Online Mental Health Program Funded by Nova Scotia to All Post Secondary Students
On 30 October 2018, the Government of Nova Scotia disclosed a recent public e-health program for every post-secondary student in the Province.
Elizabeth Cawley from the Association of Atlantic Universities initiated the online support program that offers seven mental health services to the students who, according to researches, are most susceptible to mental health issues.
The mental health support program, also known as HealthMindsNS was initiated because many students who need mental health services were not seeking the help because of the stigma that “seeking help” implies. Though there are no researches conducted for the need of such a program, it is broadly estimated that post-secondary students are more prone to mental challenges than any other age groups and the program is required.
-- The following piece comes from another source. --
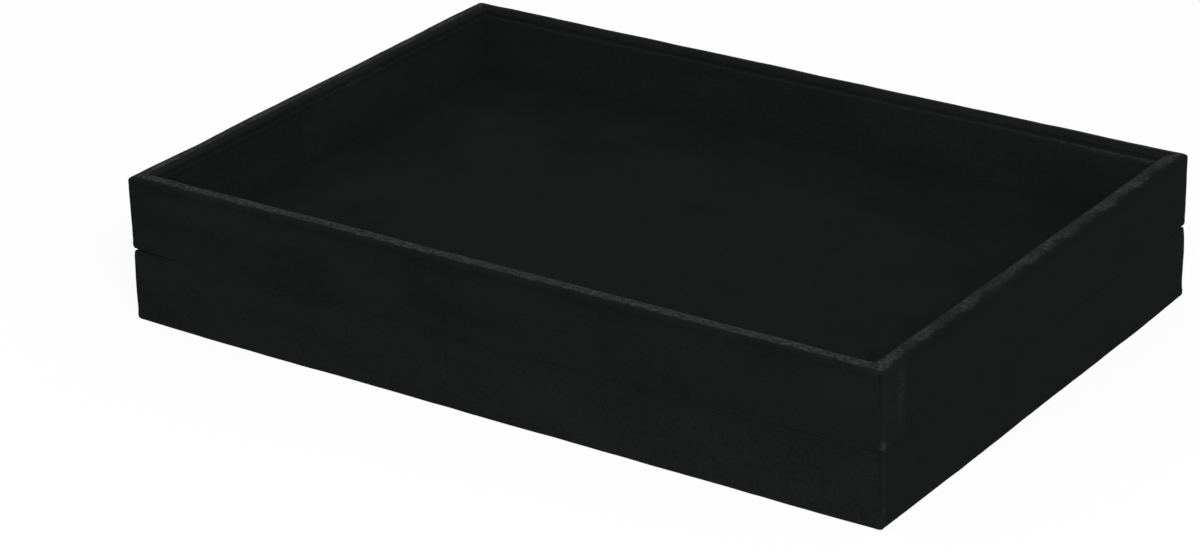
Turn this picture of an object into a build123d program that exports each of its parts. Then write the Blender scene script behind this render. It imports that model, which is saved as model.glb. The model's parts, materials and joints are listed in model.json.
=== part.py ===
from build123d import *
import os

# Two equal jewelry trays, one standing on the other. Each is a wooden frame wrapped in velvet, with
# a base panel let into its underside, lined walls and a padded floor. Millimetres, +Z up, the origin
# on the table under the middle of the stack, the front at -Y. Depths into a wall count from the
# outside of the velvet.

# Outside of one tray
tray_length = 350.5
tray_depth = 241.3
tray_height = 31.0

# Each tray of the stack, from the table up, and the corner where the end of its wrap is lapped:
# 1 at the front of the right side, -1 at the back of the left side
stack = {"lower": -1, "upper": 1}

# Sheet materials
velvet = 0.7
board = 6.0
panel = 2.5
paper = 0.3
liner_card = 1.0
floor_card = 0.6

# Edges, on the outside of the velvet
corner_radius = 2.2
rim_outer_radius = 2.0
rim_inner_radius = 1.5
foot_radius = 1.5

# Joints of the frame
tongue = 3.0
rabbet = 3.5
panel_clearance = 0.2
paper_margin = 2.5

# Lining
liner_drop = 2.6
liner_edge_radius = 0.6
floor_clearance = 0.1
floor_edge_radius = 0.6

# Lap at the end of the wrap
lap_width = 15.8
lap_rise = 0.3
lap_bevel = 45

# Corner brads, through the long boards into the ends of the short ones
brad_radius = 0.6
brad_length = 15.0
brad_head_radius = 1.0
brad_head = 0.5
brad_heights = (8.0, 23.0)

# Base pins, up through the panel into the ledge of the frame
pin_radius = 0.5
pin_length = 10.0
pin_head_radius = 0.8
pin_head = 0.4
pin_end_margin = 35.0
long_side_pins = 5
short_side_pins = 3
fixing_clearance = 0.02

# What follows from these
wall = board + 2 * velvet
foot_bottom = paper
ledge = paper + panel
lip = wall - rabbet
panel_edge = lip + panel_clearance
liner_face = wall + liner_card + velvet
liner_top = tray_height - liner_drop
floor_edge = liner_face + floor_clearance
floor_top = ledge + floor_card + velvet
pin_line = (panel_edge + wall - velvet) / 2
brad_line = velvet + board / 2


def between(inset):
    """Length and depth of the tray that is left inside a wall of this depth."""
    return tray_length - 2 * inset, tray_depth - 2 * inset


def slab(base, low, high, inset):
    """A flat plate that fills the tray inside a wall of this depth, between two heights."""
    with BuildPart() as plate:
        with BuildSketch(base.offset(low)):
            Rectangle(*between(inset))
        extrude(amount=high - low)
    return plate.part


def frame_ring(base, skin):
    """The four walls in one piece, a skin's thickness inside the finished surface."""
    with BuildPart() as ring:
        with BuildSketch(base.offset(foot_bottom + skin)):
            RectangleRounded(*between(skin), corner_radius - skin)
            Rectangle(*between(wall - skin), mode=Mode.SUBTRACT)
        extrude(amount=tray_height - foot_bottom - 2 * skin)
        rim = ring.faces().sort_by(Axis.Z)[-1]
        fillet(rim.outer_wire().edges(), rim_outer_radius - skin)
        rim = ring.faces().sort_by(Axis.Z)[-1]
        fillet(rim.inner_wires()[0].edges(), rim_inner_radius - skin)
        foot = ring.faces().sort_by(Axis.Z)[0]
        fillet(foot.outer_wire().edges(), foot_radius - skin)
        with BuildSketch(base):
            Rectangle(*between(lip - skin))
        extrude(amount=ledge, mode=Mode.SUBTRACT)
    return ring.part


def brad_places(base):
    """Heads of the corner brads, on the outer faces of the long boards."""
    across = tray_length / 2 - brad_line
    out = tray_depth / 2 - velvet
    return [
        Plane(base.from_local_coords((x, side * out, height)), x_dir=(1, 0, 0), z_dir=(0, side, 0))
        for side in (-1, 1)
        for x in (-across, across)
        for height in brad_heights
    ]


def pin_places(base):
    """Heads of the base pins, on the underside of the panel along the middle of the ledge."""
    along = tray_length / 2 - pin_line
    back = tray_depth / 2 - pin_line
    long_pitch = (tray_length - 2 * pin_end_margin) / (long_side_pins - 1)
    short_pitch = (tray_depth - 2 * pin_end_margin) / (short_side_pins - 1)
    long_steps = [(step - (long_side_pins - 1) / 2) * long_pitch for step in range(long_side_pins)]
    short_steps = [(step - (short_side_pins - 1) / 2) * short_pitch for step in range(short_side_pins)]
    spots = [(x, side * back) for x in long_steps for side in (-1, 1)]
    spots += [(side * along, y) for y in short_steps for side in (-1, 1)]
    return [
        Plane(base.from_local_coords((x, y, foot_bottom)), x_dir=(1, 0, 0), z_dir=(0, 0, -1))
        for x, y in spots
    ]


def drill_fixings(base):
    """Holes for all brads and pins, with room for their heads, in the part being built."""
    with Locations(*brad_places(base)):
        CounterBoreHole(
            brad_radius + fixing_clearance, brad_head_radius + fixing_clearance, brad_head, brad_length
        )
    with Locations(*pin_places(base)):
        CounterBoreHole(
            pin_radius + fixing_clearance, pin_head_radius + fixing_clearance, pin_head, pin_length
        )


def write(piece, node):
    """Label a finished piece and write it as its own node."""
    piece.label = node
    export_step(piece, f"parts/{node}.step")


def make_boards(base, tray, core):
    """Two long boards with rabbeted ends, and two short boards let into them."""
    short_reach = tray_depth / 2 - velvet - tongue
    for name, side in (("front", -1), ("back", 1)):
        with BuildPart() as long_board:
            add(core)
            with BuildSketch(base):
                with Locations((0, side * (tray_depth / 2 - brad_line))):
                    Rectangle(tray_length, board)
                for end in (-1, 1):
                    with Locations((end * (tray_length / 2 - brad_line), 0)):
                        Rectangle(board, 2 * short_reach, mode=Mode.SUBTRACT)
            extrude(amount=tray_height, mode=Mode.INTERSECT)
            drill_fixings(base)
        write(long_board.part, f"{tray}_{name}_board")
    for name, side in (("left", -1), ("right", 1)):
        with BuildPart() as short_board:
            add(core)
            with BuildSketch(base):
                with Locations((side * (tray_length / 2 - brad_line), 0)):
                    Rectangle(board, 2 * short_reach)
            extrude(amount=tray_height, mode=Mode.INTERSECT)
            drill_fixings(base)
        write(short_board.part, f"{tray}_{name}_board")


def make_wrap(base, tray, core, lap_corner):
    """Velvet round the frame: tucked into the rabbet, under the foot, over the rim and down inside."""
    with BuildPart() as frame_wrap:
        add(frame_ring(base, 0))
        add(core, mode=Mode.SUBTRACT)
        flat_height = tray_height - rim_outer_radius - foot_bottom - foot_radius
        flat_width = lap_width - corner_radius
        lap_middle = base.from_local_coords((
            lap_corner * tray_length / 2,
            -lap_corner * (tray_depth / 2 - corner_radius - flat_width / 2),
            foot_bottom + foot_radius + flat_height / 2,
        ))
        with BuildSketch(Plane(lap_middle, x_dir=(0, 1, 0), z_dir=(lap_corner, 0, 0))):
            Rectangle(flat_width, flat_height)
        extrude(amount=lap_rise, taper=lap_bevel)
    write(frame_wrap.part, f"{tray}_frame_wrap")


def make_base(base, tray):
    """Panel in the rabbet, its pins, and the paper that covers both and laps the wrap's hem."""
    with BuildPart() as base_panel:
        add(slab(base, paper, ledge, panel_edge))
        drill_fixings(base)
    write(base_panel.part, f"{tray}_base_panel")
    with BuildPart() as base_pins:
        with Locations(*pin_places(base)):
            Cylinder(pin_radius, pin_length, align=(Align.CENTER, Align.CENTER, Align.MAX))
            Cylinder(pin_head_radius, pin_head, align=(Align.CENTER, Align.CENTER, Align.MAX))
    write(base_pins.part, f"{tray}_base_pins")
    with BuildPart() as base_paper:
        add(slab(base, 0, paper, paper_margin))
    write(base_paper.part, f"{tray}_base_paper")


def make_brads(base, tray):
    """Headed brads, sunk flush in the outer faces of the long boards."""
    with BuildPart() as corner_brads:
        with Locations(*brad_places(base)):
            Cylinder(brad_radius, brad_length, align=(Align.CENTER, Align.CENTER, Align.MAX))
            Cylinder(brad_head_radius, brad_head, align=(Align.CENTER, Align.CENTER, Align.MAX))
    write(corner_brads.part, f"{tray}_corner_brads")


def make_liner(base, tray, name, facing, reach, half_length):
    """One wall's lining: a card strip, and velvet over its face and its top edge.

    The strip's section lies across the wall, facing the middle of the tray, and runs along it."""
    start = base.from_local_coords((0, 0, 0)) + facing * -reach
    along = facing.cross(Vector(0, 0, 1))
    section = Plane(start - along * half_length, x_dir=facing, z_dir=along)
    card_top = liner_top - velvet
    with BuildPart() as card:
        with BuildSketch(section):
            with Locations((wall, ledge)):
                Rectangle(liner_card, card_top - ledge, align=Align.MIN)
        extrude(amount=2 * half_length)
    write(card.part, f"{tray}_{name}_liner_card")
    with BuildPart() as cover:
        with BuildSketch(section) as profile:
            with Locations((wall, ledge)):
                Rectangle(liner_card + velvet, liner_top - ledge, align=Align.MIN)
            fillet(profile.vertices().group_by(Axis.Z)[-1], liner_edge_radius)
            with Locations((wall, ledge)):
                Rectangle(liner_card, card_top - ledge, align=Align.MIN, mode=Mode.SUBTRACT)
        extrude(amount=2 * half_length)
    write(cover.part, f"{tray}_{name}_liner_velvet")


def make_lining(base, tray):
    """Long liners from end to end, and short ones between them."""
    long_half = tray_length / 2 - wall
    short_half = tray_depth / 2 - liner_face
    for name, side in (("front", 1), ("back", -1)):
        make_liner(base, tray, name, Vector(0, side, 0), tray_depth / 2, long_half)
    for name, side in (("left", 1), ("right", -1)):
        make_liner(base, tray, name, Vector(side, 0, 0), tray_length / 2, short_half)


def make_floor(base, tray):
    """Floor pad: card, and velvet over its top and turned down round its edges."""
    card_edge = floor_edge + velvet
    card = slab(base, ledge, ledge + floor_card, card_edge)
    write(card, f"{tray}_floor_card")
    with BuildPart() as floor_velvet:
        add(slab(base, ledge, floor_top, floor_edge))
        fillet(floor_velvet.edges().group_by(Axis.Z)[-1], floor_edge_radius)
        add(card, mode=Mode.SUBTRACT)
    write(floor_velvet.part, f"{tray}_floor_velvet")


os.makedirs("parts", exist_ok=True)
for level, (tray, lap_corner) in enumerate(stack.items()):
    base = Plane.XY.offset(level * tray_height)
    core = frame_ring(base, velvet)
    make_boards(base, tray, core)
    make_brads(base, tray)
    make_wrap(base, tray, core, lap_corner)
    make_base(base, tray)
    make_lining(base, tray)
    make_floor(base, tray)
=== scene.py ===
import json
import math
from typing import NamedTuple

import bpy
import numpy as np
from mathutils import Matrix, Vector


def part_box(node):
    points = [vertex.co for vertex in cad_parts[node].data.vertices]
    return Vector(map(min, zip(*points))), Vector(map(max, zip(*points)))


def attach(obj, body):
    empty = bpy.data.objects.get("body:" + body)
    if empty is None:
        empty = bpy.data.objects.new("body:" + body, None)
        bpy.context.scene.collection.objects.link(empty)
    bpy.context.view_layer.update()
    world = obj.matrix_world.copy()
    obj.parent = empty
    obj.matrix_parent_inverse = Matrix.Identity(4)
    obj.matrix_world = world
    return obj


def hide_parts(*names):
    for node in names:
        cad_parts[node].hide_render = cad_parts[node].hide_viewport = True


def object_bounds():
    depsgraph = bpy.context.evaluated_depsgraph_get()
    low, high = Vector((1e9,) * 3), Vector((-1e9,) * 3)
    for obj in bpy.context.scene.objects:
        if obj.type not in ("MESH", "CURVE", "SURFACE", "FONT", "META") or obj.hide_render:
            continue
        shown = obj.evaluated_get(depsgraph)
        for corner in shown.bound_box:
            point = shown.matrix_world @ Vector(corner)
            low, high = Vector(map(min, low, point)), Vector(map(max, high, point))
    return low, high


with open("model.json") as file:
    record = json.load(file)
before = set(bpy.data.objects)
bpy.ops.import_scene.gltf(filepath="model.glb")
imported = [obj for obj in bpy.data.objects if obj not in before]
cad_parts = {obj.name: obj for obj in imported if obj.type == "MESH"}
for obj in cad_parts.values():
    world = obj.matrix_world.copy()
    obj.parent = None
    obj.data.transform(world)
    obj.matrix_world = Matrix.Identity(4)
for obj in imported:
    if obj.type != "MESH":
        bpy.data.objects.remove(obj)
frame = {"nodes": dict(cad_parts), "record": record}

cad_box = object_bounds()


class Unevenness(NamedTuple):
    """Random waves over two lengths: seed, shortest and longest for both, number and mean size."""

    seed: int
    shortest: tuple
    longest: tuple
    count: int
    size: float


class Texture(NamedTuple):
    """Noise in a material: its scale per metre, its octaves of detail and how rough they are."""

    scale: float
    detail: float
    rough: float


# Two velvet-wrapped jewelry trays, one on the other. Lengths are in metres. A depth counts inwards
# from the outside of a tray's wall, and a height counts up from the table. The velvet's pile is
# paler by a share from 0 to 1, where it is opened or where a highlight or light is painted, and
# darker by a share below 0, where shade is painted or in a darker line by the upright edges.
MM = 0.001
TRAYS = ("lower", "upper")
WALLS = ("front", "back", "left", "right")
WALL_SIDES = {"front": -1, "back": 1, "left": -1, "right": 1}
LONG_WALLS = ("front", "back")

# Section of the wrap across a wall
HEM_GAP = 0.2 * MM
HEM_DROP = 0.28 * MM
HEM_RADIUS = 0.4 * MM
SEAM_RADIUS = 0.15 * MM
RIM_OUTER_RADIUS = 1.2 * MM
RIM_INNER_RADIUS = 0.75 * MM
CROWN = 0.2 * MM
HIDDEN_RADIUS = 0.8 * MM
HIDDEN_RIM_RADIUS = 1.3 * MM
UNDER_STARTS = 0.5 * MM
INSIDE_STARTS = 0.5 * MM
HIDDEN_MARGIN = 1.2 * MM
HIDDEN_RIM_MARGIN = 2 * MM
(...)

Since the majority of the students and counselors use the internet, the online program also aims to reach more students simultaneously without packing the counseling services on campus.
Students welcome the program as it makes it convenient to approach the counselors than spending a limited one hour in a room. Online help is accessible 24 hours a day, seven days a week throughout the year.
Different Types of Services
The program provides video chat therapy, mood training sessions, relaxation activities, and telephone counseling to help the students cope with anxiety, stress, depression and destructive behavior.
The program has a preventive approach to help students deal with the pressure and stress. It aims to reduce the burden of counseling services and provide timely assistance to students without the fear of getting stigmatized and paying service fees.
Hopes For Federal Funding
The eight months trial period is expected to generate extensive data that can be used to improve counseling services all over the Province within the shortest duration.
The provincial government currently funds it with a budget of 463,000, but with further progress and more substantial collected data on the effectiveness of the program, Cawley hopes that the program will be federally funded.